With the passage of the UG’s budget Aug. 1, some comments have been heard from the community about the proposed downtown Kansas City, Kan., YMCA facility.
The YMCA resolution, which passed Aug. 1, is more of a resolution of intent that the UG would give $6 million toward a new downtown Y, with the requirement that the YMCA would have to raise another $6 million in donations for the project. The UG Commission would still have to approve a development agreement before the facility could be built.
The UG stated it wouldn’t give any money to the project until the Y has raised its $6 million, and it has put a two-year time limit on the fundraising period. Mayor Mark Holland said at a discussion of the issue recently that the UG’s $6 million would come from the 1 percent community donation from the Hollywood Casino; the donation is required by a development agreement. So most of the funding would not come from UG taxpayer dollars paid by homeowners.
It’s not likely any money will be coming from this year’s budget for the downtown YMCA; it appears more likely to be a couple of years away. The main recreation center expense currently is the Piper Community Center, which is scheduled to have a ribbon-cutting at 10 a.m. Aug. 17 and open house. It is the site of a former Piper grade school near 122nd and Leavenworth Road, and is a joint project of the UG and the Piper School District.
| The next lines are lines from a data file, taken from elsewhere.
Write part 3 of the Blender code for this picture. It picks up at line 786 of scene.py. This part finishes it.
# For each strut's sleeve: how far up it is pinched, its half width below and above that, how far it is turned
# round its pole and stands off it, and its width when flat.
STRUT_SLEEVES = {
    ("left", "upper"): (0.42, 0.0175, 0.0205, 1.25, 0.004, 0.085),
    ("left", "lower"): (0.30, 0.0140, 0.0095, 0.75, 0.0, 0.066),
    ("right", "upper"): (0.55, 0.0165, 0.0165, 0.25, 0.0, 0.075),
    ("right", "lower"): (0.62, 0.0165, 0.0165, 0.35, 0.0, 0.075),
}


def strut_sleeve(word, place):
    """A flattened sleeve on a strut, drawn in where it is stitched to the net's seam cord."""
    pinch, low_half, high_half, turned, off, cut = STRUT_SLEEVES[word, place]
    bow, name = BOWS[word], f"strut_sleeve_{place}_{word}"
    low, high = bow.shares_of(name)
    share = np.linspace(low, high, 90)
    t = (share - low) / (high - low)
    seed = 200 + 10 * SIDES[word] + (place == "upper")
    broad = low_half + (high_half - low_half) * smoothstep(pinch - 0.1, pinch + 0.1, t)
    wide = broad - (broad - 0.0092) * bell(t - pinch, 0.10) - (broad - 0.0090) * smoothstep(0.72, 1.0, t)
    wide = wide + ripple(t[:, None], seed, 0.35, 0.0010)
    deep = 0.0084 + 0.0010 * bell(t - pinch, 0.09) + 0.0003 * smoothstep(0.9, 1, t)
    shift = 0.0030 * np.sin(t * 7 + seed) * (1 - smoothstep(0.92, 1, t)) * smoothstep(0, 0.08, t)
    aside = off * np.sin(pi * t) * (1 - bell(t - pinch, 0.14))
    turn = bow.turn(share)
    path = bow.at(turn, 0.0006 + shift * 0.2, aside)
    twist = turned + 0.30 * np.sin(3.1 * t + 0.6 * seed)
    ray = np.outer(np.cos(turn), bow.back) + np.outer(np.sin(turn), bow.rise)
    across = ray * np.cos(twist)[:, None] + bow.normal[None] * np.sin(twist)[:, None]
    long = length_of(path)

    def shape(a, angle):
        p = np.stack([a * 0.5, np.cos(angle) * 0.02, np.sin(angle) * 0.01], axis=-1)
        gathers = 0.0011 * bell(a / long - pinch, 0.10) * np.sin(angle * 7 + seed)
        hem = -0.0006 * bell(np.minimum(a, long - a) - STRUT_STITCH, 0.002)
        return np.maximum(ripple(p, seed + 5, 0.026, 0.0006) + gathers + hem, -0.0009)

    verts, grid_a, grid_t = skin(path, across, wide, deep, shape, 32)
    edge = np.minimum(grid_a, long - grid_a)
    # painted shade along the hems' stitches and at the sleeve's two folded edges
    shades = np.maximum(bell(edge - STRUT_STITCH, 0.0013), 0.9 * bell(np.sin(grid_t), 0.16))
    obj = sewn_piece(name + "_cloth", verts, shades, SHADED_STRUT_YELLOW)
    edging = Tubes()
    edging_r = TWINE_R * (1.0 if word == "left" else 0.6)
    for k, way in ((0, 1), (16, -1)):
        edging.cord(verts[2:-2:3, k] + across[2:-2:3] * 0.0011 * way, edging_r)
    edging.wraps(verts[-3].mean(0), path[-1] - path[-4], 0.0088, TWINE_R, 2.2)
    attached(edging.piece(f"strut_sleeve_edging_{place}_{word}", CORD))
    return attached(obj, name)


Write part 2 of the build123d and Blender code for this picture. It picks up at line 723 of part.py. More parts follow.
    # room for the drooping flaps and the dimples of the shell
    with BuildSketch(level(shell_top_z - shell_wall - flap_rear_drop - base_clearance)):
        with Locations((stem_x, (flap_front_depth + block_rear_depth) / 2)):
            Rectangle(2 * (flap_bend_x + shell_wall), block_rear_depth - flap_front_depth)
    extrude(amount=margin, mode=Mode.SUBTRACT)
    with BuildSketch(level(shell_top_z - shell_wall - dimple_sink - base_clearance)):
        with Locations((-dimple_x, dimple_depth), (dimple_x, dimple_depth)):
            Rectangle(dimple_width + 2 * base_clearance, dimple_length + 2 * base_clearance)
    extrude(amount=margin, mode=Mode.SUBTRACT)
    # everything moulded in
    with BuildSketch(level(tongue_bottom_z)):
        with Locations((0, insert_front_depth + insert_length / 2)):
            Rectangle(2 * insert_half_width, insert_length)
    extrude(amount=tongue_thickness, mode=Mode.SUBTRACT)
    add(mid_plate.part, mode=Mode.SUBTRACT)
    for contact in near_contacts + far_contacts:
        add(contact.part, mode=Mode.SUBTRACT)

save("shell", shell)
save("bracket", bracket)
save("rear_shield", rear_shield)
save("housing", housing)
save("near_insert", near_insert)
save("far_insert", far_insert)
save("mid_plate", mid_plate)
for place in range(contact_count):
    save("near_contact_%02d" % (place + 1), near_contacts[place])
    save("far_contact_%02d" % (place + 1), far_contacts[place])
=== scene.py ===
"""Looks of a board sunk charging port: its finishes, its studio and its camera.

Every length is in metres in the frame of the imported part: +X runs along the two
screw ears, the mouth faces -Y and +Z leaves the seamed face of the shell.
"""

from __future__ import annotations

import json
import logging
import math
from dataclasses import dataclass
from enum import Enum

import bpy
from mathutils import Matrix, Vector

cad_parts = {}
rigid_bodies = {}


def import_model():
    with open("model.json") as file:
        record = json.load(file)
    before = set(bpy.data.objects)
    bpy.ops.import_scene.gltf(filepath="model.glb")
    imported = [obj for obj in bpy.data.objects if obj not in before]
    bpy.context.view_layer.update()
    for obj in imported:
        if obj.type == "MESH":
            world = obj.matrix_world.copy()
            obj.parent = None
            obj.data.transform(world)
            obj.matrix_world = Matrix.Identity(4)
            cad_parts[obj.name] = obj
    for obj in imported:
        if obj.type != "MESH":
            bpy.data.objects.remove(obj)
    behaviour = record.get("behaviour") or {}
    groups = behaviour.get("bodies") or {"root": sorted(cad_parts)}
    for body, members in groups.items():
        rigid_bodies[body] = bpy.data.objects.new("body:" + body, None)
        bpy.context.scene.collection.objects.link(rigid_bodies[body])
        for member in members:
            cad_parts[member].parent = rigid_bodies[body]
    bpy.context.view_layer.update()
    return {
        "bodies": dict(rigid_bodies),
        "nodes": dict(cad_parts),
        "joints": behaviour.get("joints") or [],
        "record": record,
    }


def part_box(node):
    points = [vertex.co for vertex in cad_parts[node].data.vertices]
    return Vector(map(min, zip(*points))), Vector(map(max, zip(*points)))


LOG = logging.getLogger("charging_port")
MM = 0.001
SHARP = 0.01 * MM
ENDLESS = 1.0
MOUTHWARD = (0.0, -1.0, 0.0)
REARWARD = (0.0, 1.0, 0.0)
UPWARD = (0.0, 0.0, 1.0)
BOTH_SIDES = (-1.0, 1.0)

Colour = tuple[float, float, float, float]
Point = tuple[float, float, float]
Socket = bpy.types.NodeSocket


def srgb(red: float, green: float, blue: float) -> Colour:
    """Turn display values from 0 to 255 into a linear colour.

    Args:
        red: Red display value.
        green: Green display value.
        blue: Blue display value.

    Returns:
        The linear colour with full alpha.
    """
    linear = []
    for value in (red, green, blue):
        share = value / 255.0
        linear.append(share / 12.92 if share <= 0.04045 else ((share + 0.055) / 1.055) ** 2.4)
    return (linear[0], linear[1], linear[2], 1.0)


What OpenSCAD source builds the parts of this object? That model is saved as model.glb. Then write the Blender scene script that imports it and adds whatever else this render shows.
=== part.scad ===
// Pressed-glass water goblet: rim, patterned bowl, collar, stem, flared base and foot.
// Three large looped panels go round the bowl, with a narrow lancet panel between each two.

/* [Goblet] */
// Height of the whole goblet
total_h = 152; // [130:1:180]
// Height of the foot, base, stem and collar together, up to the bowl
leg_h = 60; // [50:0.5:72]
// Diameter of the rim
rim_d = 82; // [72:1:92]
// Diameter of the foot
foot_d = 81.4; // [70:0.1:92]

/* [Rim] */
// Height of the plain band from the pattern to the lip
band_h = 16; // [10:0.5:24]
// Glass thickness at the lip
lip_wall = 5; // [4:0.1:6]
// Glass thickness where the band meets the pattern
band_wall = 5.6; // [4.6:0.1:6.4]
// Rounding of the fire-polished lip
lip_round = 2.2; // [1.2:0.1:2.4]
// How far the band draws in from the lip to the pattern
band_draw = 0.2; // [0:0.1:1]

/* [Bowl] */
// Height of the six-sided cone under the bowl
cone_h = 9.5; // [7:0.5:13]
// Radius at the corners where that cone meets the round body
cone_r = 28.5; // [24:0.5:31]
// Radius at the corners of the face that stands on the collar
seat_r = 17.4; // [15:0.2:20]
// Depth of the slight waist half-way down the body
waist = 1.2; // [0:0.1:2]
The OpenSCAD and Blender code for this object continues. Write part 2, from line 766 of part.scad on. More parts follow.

The downtown YMCA project would replace an existing 100-year-old Y facility, and is an opportunity for the UG to get some additional funding, along with an established program of activities and an organization with experience in operating recreational centers, for a new downtown area recreational facility at a site to be determined.
There is some opposition to the proposed downtown YMCA based on a feeling among some neighborhood leaders that it would attract youth who would then cause trouble at the Y and also in the surrounding community.
But that statement needs to be examined a little more closely. Would we really deny most of our community’s members a nice recreational and community facility just because of the actions of a few? That seems a bit like cutting off one’s nose to spite one’s face. I, for one, have always thought it was unfair to punish everyone in a school room class for the actions of two or three individuals. It’s not fair to most of the people there. It’s not fair to punish 95 percent of the residents of a community for the actions of 5 percent, either.
However, the community needs to take seriously the concerns of its neighborhood leaders who perceive a problem with youth running out of control on the streets. If incidents hadn’t happened in the past, the neighborhood leaders would not be concerned about it now. The community probably has a couple of years to look into ways to address these issues before a center opens. The question of finding a way to mentor those youth before they get into trouble is important, and there are programs that exist now in the community that try to address it. Many good youth programs exist now in the community, and parents are smart if they take advantage of them.
There is time remaining to study what works for other communities and other organizations in providing facilities where there are large numbers of teens using recreational centers. For example, providing a large contingent of adult volunteers, possibly on a ratio of one adult for each two youth, giving individual attention to each person, might be one solution. Adult volunteers could be present to mentor, coach and assist the youth. Maybe giving free admission to one adult parent or grandparent with each youth who attends would be a good idea.
And, possibly addressing the transportation issue of how the youth get from school to the recreational facility each day and then home would be worth looking at. But the worst thing that could be done is to give up and say that because there have been problems in the past, that it shouldn’t be tried now. Many communities successfully offer recreational programs for youth and residents, and they have solved the problems of the details concerning safety, security and transportation.